* Start AVAILABLE DATA *
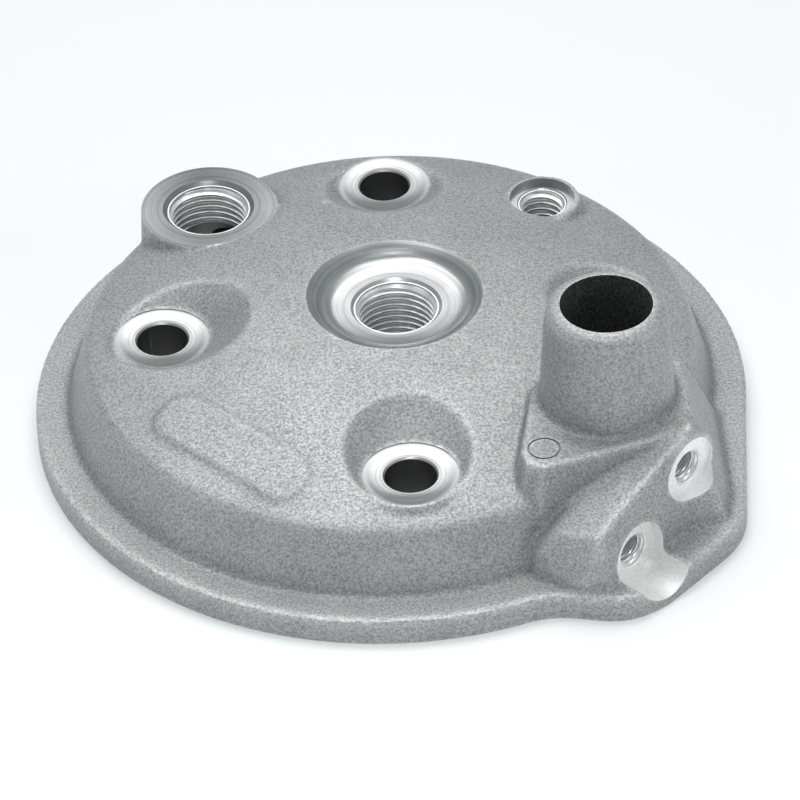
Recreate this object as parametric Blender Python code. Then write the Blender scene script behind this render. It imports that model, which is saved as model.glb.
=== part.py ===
"""Liquid-cooled two-stroke cylinder head: one bare aluminium casting and its rubber seals.

Sizes are in millimetres here and are turned into metres by MM. +Z points up, away from the
cylinder. The gasket face is at z = 0 and the round flange is centred on the origin; the
spark plug, the four studs and the combustion chamber share an axis at (PLUG_X, 0).
"""

import math

import bmesh
import bpy
from mathutils import Matrix, Vector

MM = 0.001

# Flange, outer wall and domed deck
FLANGE_R = 61.1
FLANGE_T = 4.7
FLANGE_BEVEL = 0.6
LOBE_OUT = 68.3          # outer side of the flange lobe, along the lug's u from the plug axis
LOBE_SIDE = 59.4         # its +X side, leaning in by LOBE_LEAN degrees towards -Y
LOBE_LEAN = 5.7
LOBE_LEFT = 22.5         # its other side, against the lug's v
LOBE_ROUNDING = (2.8, 15.0, 5.0)  # at the +X corner, the other corner and the hollow to the circle
WALL_R = 55.2            # outer wall where it meets the flange
WALL_DRAFT = 0.3         # inward lean per millimetre of height
DECK_TOP = 25.5          # height that the dome would have over the plug
DECK_SPHERE_R = 148.0
DECK_EDGE_R = 2.6        # rounding between deck and wall

# Spark plug, studs and their seats
PLUG_X = 1.6
PLUG_SEAT_Z = 22.2
PLUG_BORE_R = 6.35       # M14 x 1.25 thread, at its crest
PLUG_CHAMFER_R = 7.8
PLUG_RECESS = ((11.0, PLUG_SEAT_Z), (15.0, 24.7), (17.0, 26.0))
STUD_PITCH_R = 40.0
STUD_ANGLES = (0, 90, 180, 270)
STUD_BORE_R = 4.35
STUD_SEAT_R = 8.25
STUD_SEAT_Z = 18.1
STUD_POCKET_FLARE = 1.3  # widening of the cast pocket per millimetre above the seat

# Threaded bosses on the deck: x, y from the plug axis, top height, boss and bore radius
SENSOR = {"x": -31.1, "y": 33.4, "z": 20.5, "r": 11.6, "bore": 6.35, "chamfer": 8.0}
BLEED = {"x": 27.15, "y": 30.3, "z": 19.3, "r": 6.3, "bore": 3.4, "chamfer": 4.1}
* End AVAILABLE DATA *
INSTRUCTIONS TO FOLLOW
Give back the listing exactly, please, from its first line to the line containing "from mathutils import Matrix, Vector", inclusive, and nothing past that line.

RESULT OF THIS TASK
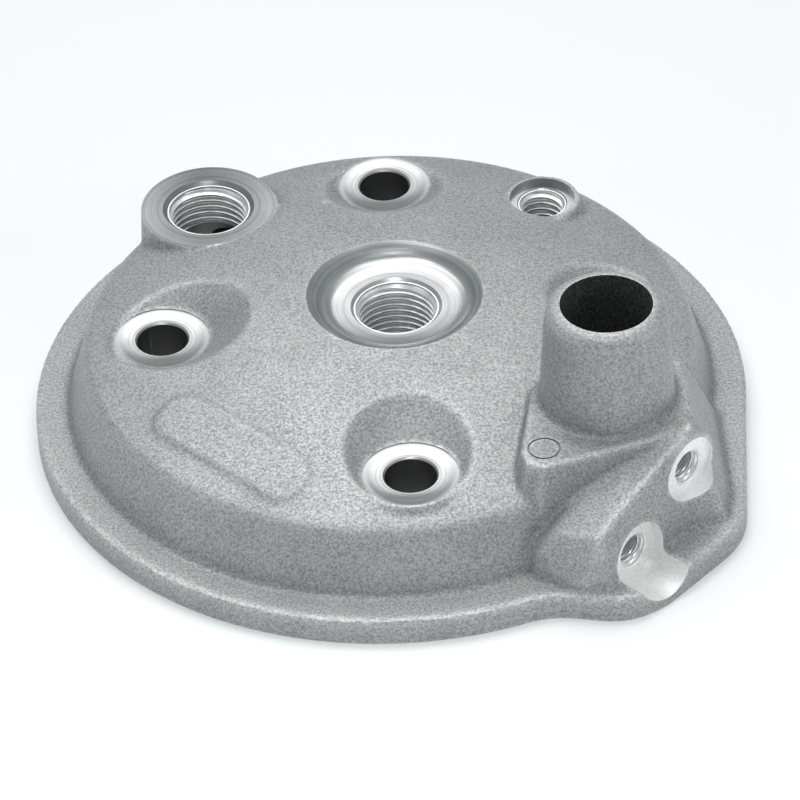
Recreate this object as parametric Blender Python code. Then write the Blender scene script behind this render. It imports that model, which is saved as model.glb.
=== part.py ===
"""Liquid-cooled two-stroke cylinder head: one bare aluminium casting and its rubber seals.

Sizes are in millimetres here and are turned into metres by MM. +Z points up, away from the
cylinder. The gasket face is at z = 0 and the round flange is centred on the origin; the
spark plug, the four studs and the combustion chamber share an axis at (PLUG_X, 0).
"""

import math

import bmesh
import bpy
from mathutils import Matrix, Vector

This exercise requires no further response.